Hartnett mentions how looking at someone's bookshelves is a way of seeing into their inner lives, not revealing too much necessarily but revealing a bit about their character.
A chief virtue of digital books is said to be their economical size—they take up no space at all!—but even a megabyte seems bulky compared to what can be conveyed in the few cubic feet of a bookshelf. What other vessel is able to hold with such precision, intricacy, and economy, all the facets of your life: that you bake bread, vacationed in China, fetishize Melville, aspire to read Shakespeare, have coped with loss, and still tote around a copy of The Missing Piece as a totem of your childhood. And what by contrast can a Kindle tell you about yourself or say to those who visit your house? All it offers is blithe reassurance that there is progress in the world, and that you are a part of it.
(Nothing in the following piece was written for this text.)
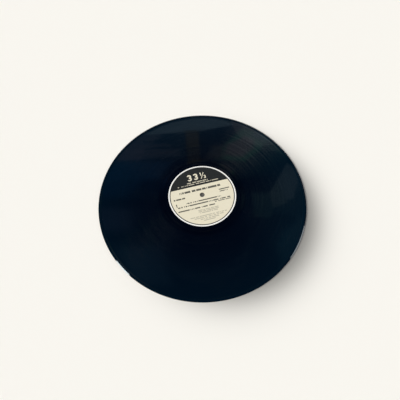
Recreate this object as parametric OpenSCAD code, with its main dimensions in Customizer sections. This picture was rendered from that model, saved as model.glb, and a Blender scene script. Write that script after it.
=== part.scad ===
// Twelve-inch long-playing record: one pressed disc with a paper label on each side.
// Millimetres. +Z points up out of side one, and +X is the way its label reads. The origin
// is on the spindle axis, level with the surface that the record lies on.

/* [Disc] */
// Diameter over the rounded rim
disc_d = 301.6; // [300.8:0.2:302.4]
// Thickness at the label and over the bead
disc_t = 1.9; // [1.7:0.1:2.3]
// Thickness of the recorded area
land_t = 1.2; // [1:0.1:1.4]
// Diameter of the spindle hole
spindle_d = 7.24; // [7.24:0.01:7.33]

/* [Bead and label pad] */
// Width of the bead, from the rim to where it starts to fall away
bead_w = 2.6; // [2.4:0.1:2.6]
// Width of the bead's rounded outer side
rim_w = 2.2; // [1:0.1:2.3]
// Width of the slope from the bead down to the recorded area
bead_slope_w = 2; // [1:0.1:2]
// Width of the ring of vinyl round the label
shoulder_w = 0.5; // [0.3:0.1:0.8]
// Width of the slope from that ring down to the run-out area
pad_slope_w = 1.6; // [1:0.1:1.6]

/* [Labels] */
// Diameter of a paper label
label_d = 100; // [98:0.5:100]
// Thickness of the paper
label_t = 0.12; // [0.1:0.02:0.2]

/* [Groove] */
// Radius at which the lead-in starts
lead_in_r = 145.7; // [145.1:0.1:145.7]
// Radius at which the recording starts
music_out_r = 142.5; // [141:0.5:143]
// Radius at which the recording ends
music_in_r = 64.5; // [62:0.5:68]
// Radius of the closed groove that ends each side
lock_r = 53.3; // [53.2:0.1:54]
// Turns of the lead-in
lead_in_turns = 2; // [1:1:3]
// Turns of the run-out
run_out_turns = 2; // [1:1:3]
// Relative lengths of the tracks on side one, from the rim inwards
tracks_one = [19, 5, 7, 15]; // [3:1:20]
// Relative lengths of the tracks on side two
tracks_two = [14, 12, 9, 11]; // [3:1:20]
// Pitch of the recording, drawn about ten times as coarse as a real one
music_pitch = 1.5; // [1.4:0.1:3]
// Pitch of the single turn in the gap between two tracks
gap_pitch = 3; // [2:0.5:4]
// Width of the groove, drawn with upright walls in place of a real one's narrow V
groove_w = 0.4; // [0.2:0.1:0.5]
// Depth of the groove
groove_depth = 0.1; // [0.06:0.02:0.2]

/* [Hidden] */
$fn = 180;
rim_steps = 8;
slope_steps = 4;
cut_lift = 0.05;
rim_r = disc_d / 2;
label_r = label_d / 2;

// Sum of the first n values
function sum(values, n) = n == 0 ? 0 : values[n - 1] + sum(values, n - 1);

// [pitch, turns] of each part of a side's spiral, from the rim inwards: the lead-in, the
// tracks with a single coarse turn between them, and the run-out
function spiral_zones(tracks) =
    let (
        gaps = len(tracks) - 1,
        span = music_out_r - music_in_r - gaps * gap_pitch,
        turns = round(span / music_pitch),
        share = turns / sum(tracks, gaps + 1),
        ends = [for (i = [0:gaps + 1]) round(share * sum(tracks, i))]
    )
    concat(
        [[(lead_in_r - music_out_r) / lead_in_turns, lead_in_turns]],
        [for (i = [0:gaps]) each [
            [span / turns, ends[i + 1] - ends[i]],
            if (i < gaps) [gap_pitch, 1]
        ]],
        [[(music_in_r - lock_r) / run_out_turns, run_out_turns]]
    );

// Points of a slope that eases out of the raised level and into the recorded area, as half
// a wave of a cosine from high_x to low_x
function slope(high_x, low_x) = [
    for (i = [0:slope_steps])
        let (t = i / slope_steps)
            [high_x + (low_x - high_x) * t, (land_t + (disc_t - land_t) * (1 + cos(180 * t)) / 2) / 2]
];

// Points of the rounded rim, a quarter of an ellipse from the crown of the bead to the edge
function rim() = [
    for (i = [0:rim_steps])
        let (angle = 90 * (1 - i / rim_steps))
            [rim_r - rim_w * (1 - cos(angle)), disc_t / 2 * sin(angle)]
];

// Section of the disc from the axis to the rim, alike above and below its middle plane
module disc_profile() {
    pad_r = label_r + shoulder_w;
    bead_r = rim_r - bead_w;
    pad_slope = slope(pad_r, pad_r + pad_slope_w);
    bead_slope = slope(bead_r, bead_r - bead_slope_w);
    face = concat(
        [[0, disc_t / 2]],
        pad_slope,
        [for (i = [slope_steps:-1:0]) bead_slope[i]],
        rim()
    );
    polygon(concat(face, [for (i = [len(face) - 2:-1:0]) [face[i][0], -face[i][1]]]));
}

// Section of the cutter for turns of the groove at these radii, joined clear of the surface
module groove_profile(radii) {
    cuts = [
        for (r = radii, side = [1, -1])
            let (x = r + side * groove_w / 2, top = [x, cut_lift], foot = [x, -groove_depth])
                each side == 1 ? [top, foot] : [foot, top]
    ];
    outer_x = cuts[0][0];
    inner_x = cuts[len(cuts) - 1][0];
    polygon(concat(cuts, [[inner_x, 2 * cut_lift], [outer_x, 2 * cut_lift]]));
}

// Part of the spiral at one pitch. Each turn is two half circles, whose centres lie half a
// step to either side of the axis, so that the ends meet in line and the groove runs on
module groove_zone(outer_r, pitch, turns) {
    step = pitch / 2;
    for (half = [0, 1])
        rotate(180 * half)
            translate([step / 2, 0])
                rotate_extrude(angle = 180)
                    groove_profile([for (i = [0:turns - 1]) outer_r - (2 * i + half + 0.5) * step]);
}

// The one unbroken groove of a side, which closes on itself at the label
module groove(tracks) {
    zones = spiral_zones(tracks);
    widths = [for (zone = zones) zone[0] * zone[1]];
    for (i = [0:len(zones) - 1])
        groove_zone(lead_in_r - sum(widths, i), zones[i][0], zones[i][1]);
    rotate_extrude() groove_profile([lock_r]);
}

// What the press leaves out of one face, drawn from the middle plane up
module face_cut(tracks) {
    translate([0, 0, land_t / 2]) groove(tracks);
    translate([0, 0, disc_t / 2 - label_t]) cylinder(r = label_r, h = label_t + 1);
}

module spindle_hole() {
    translate([0, 0, -1]) cylinder(d = spindle_d, h = disc_t + 2);
}

module paper_label() {
    difference() {
        cylinder(r = label_r, h = label_t);
        spindle_hole();
    }
}

module vinyl_disc() {
    color([0.03, 0.04, 0.07])
        difference() {
            translate([0, 0, disc_t / 2]) rotate_extrude() disc_profile();
            translate([0, 0, disc_t / 2]) face_cut(tracks_one);
            translate([0, 0, disc_t / 2]) rotate([180, 0, 0]) face_cut(tracks_two);
            spindle_hole();
        }
}

module label_side_one() {
    color([0.9, 0.86, 0.74]) translate([0, 0, disc_t - label_t]) paper_label();
}

module label_side_two() {
    color([0.9, 0.86, 0.74]) paper_label();
}

vinyl_disc();
label_side_one();
label_side_two();
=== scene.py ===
"""Dresses the long-playing record: a pressed vinyl disc with its spiral groove, and a printed
paper label on each side."""

import bmesh
import bpy
import numpy as np
from mathutils import Matrix, Vector


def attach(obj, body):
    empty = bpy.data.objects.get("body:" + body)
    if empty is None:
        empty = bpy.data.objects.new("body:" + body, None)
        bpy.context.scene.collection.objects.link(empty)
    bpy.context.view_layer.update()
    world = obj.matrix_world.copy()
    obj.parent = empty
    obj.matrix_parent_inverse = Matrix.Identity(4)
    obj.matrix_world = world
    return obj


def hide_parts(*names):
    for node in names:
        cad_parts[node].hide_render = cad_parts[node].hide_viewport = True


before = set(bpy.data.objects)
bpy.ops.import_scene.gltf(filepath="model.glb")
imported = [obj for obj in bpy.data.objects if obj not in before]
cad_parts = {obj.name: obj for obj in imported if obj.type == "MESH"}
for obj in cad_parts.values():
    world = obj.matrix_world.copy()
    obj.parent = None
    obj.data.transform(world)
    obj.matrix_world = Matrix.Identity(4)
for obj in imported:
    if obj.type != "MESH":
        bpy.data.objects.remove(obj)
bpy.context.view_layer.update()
scene = bpy.context.scene
scene.view_settings.view_transform = "Standard"


# The camera looks down at the record from the front, a little to the left of the way the
# label reads. Its place, lens and aim come from the outlines of the disc and the label.
PHOTO_WIDTH_PX = 400
FOCAL_PX = 304.97
SENSOR_MM = 36
CAMERA_DISTANCE = 0.4480
CAMERA_ELEVATION = np.radians(62.85)
CAMERA_AZIMUTH = np.radians(-14.9)
AIM_RIGHT_PX, AIM_UP_PX = 2.20, 4.62
CLIP_START, CLIP_END = 0.01, 100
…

This is a tragic truth. In fact, I went to a friend's house for the first time recently, a novelist, and of course I went right to the overflowing bookshelves. I'm always drawn to bookshelves in a new house, and always disturbed - for the record - when I walk into a home void of bookshelves. Anyway, as I started inspecting, he jokingly said something along the lines of, "Soon we won't have books taking up space, we'll just have Kindles," and I immediately started acting out walking up to a small screen, perhaps posted on the wall, and hitting a button to scan through titles, just as one might approach an ipod and run through the song titles. It worries me that I could react physically in this way, so quickly, as if it would be the same. It's like my body was all ready for the transition, just as we quickly got used to remotes and keyboard shortcuts in the past.
Hartnett gets at the heart of the matter. These books on someone's shelf - a family member, a new friend, a date - immediately indicate an interior, just as in a previous post I mentioned Junot Diaz's use of books indicated an interior world for his characters. But more than anything, I really love when the books on those shelves look used, look marked up or worn out. It's nice to see pristine books that are cared for as well, but it's the beat up paperbacks that I always want to grab. That's why this comment from Hartnett really smarts: " To the extent that bookshelves persist, it will be in self-conscious form, as display cases filled with only the books we valued enough to acquire and preserve in hard copy. " Oy vey, he may be right.
I'm keeping my shelves, and god knows my boyfriend's books aren't going anywhere anytime soon. (Thank god because I still have many I plan to read someday. Moving in with him was like buying a whole library - definitely an asset.) And I'm grateful. I'm all for technology, but I will not be impressed by anyone with a sparse, shiny home without a book to be found, with a Kindle or i-pad sitting shiny in the middle of the room. Maybe I'll just grab the device and start scanning titles, but again, to go back to Hartnett, who also links to another post:
Edan has commented on how they portend a drawing down of the public space in which we read—with the Kindle you don’t know what the person next to you is reading, or how far along in it they are, or whether their copy of the book is dog-eared or brand new (because it’s neither).
It's a fair point. An e-book will not say as much about the owner, so you won't necessarily know how much the books uploaded say about this person. (Of course, the files won't stick around long anyway, so one could assume many of the books found haven't even been read.) I don't want to lose this connection with others in the interest of technology.
Mark another point for the printed book, right?